>>>>>

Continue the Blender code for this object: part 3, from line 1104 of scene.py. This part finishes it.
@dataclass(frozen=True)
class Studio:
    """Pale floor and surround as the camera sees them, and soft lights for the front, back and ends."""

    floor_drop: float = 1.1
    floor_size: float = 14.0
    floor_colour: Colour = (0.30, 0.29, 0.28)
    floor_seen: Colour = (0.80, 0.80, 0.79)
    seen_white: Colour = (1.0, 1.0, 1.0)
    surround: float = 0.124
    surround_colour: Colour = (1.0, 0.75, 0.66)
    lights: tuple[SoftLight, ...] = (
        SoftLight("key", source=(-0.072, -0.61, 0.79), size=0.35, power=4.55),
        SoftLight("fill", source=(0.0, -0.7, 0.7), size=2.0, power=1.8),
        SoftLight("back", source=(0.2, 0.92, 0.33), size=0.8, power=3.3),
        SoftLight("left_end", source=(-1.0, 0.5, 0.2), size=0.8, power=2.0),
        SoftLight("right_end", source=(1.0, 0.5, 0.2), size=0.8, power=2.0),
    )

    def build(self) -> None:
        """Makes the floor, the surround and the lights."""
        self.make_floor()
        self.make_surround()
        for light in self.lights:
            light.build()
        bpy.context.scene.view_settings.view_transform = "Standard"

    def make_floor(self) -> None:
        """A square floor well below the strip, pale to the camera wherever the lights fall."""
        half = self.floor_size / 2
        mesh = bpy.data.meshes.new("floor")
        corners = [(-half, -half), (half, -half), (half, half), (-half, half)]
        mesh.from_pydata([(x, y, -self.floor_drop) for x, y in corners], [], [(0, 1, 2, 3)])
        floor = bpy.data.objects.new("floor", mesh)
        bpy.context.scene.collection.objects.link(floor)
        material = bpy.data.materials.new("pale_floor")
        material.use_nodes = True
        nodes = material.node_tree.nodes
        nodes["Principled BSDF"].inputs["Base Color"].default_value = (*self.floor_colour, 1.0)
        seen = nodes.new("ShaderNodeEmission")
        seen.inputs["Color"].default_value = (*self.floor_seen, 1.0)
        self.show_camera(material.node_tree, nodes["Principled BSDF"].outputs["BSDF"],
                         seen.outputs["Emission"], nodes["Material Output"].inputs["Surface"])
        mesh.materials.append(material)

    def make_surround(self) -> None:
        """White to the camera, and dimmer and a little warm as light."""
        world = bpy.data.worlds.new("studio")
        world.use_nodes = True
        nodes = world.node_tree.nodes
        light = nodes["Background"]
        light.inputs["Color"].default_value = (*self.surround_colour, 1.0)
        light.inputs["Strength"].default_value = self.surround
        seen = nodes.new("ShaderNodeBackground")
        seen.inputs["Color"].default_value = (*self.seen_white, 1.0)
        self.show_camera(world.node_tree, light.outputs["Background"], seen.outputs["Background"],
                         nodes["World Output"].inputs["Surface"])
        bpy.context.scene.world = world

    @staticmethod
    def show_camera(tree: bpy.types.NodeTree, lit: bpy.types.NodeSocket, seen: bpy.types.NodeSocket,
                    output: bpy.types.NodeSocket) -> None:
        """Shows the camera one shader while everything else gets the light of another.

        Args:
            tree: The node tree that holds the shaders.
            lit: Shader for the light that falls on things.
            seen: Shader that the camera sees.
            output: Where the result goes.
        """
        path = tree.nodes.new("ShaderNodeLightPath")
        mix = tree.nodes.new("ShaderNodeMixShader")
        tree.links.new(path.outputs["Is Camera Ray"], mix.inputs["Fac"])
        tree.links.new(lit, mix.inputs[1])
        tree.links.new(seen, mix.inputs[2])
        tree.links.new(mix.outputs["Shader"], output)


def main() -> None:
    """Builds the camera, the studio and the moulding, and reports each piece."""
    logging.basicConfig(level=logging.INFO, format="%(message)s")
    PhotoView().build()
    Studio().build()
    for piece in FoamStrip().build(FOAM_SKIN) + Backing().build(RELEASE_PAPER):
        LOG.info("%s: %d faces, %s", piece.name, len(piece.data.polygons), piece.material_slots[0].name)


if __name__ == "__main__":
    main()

<<<<<

Reproduce, please, the lines of the material from its first line down to the line containing "floor and surround", keeping both ends and nothing beyond them.

◆ **FINISHED ANSWER**:
Continue the Blender code for this object: part 3, from line 1104 of scene.py. This part finishes it.
@dataclass(frozen=True)
class Studio:
    """Pale floor and surround as the camera sees them, and soft lights for the front, back and ends."""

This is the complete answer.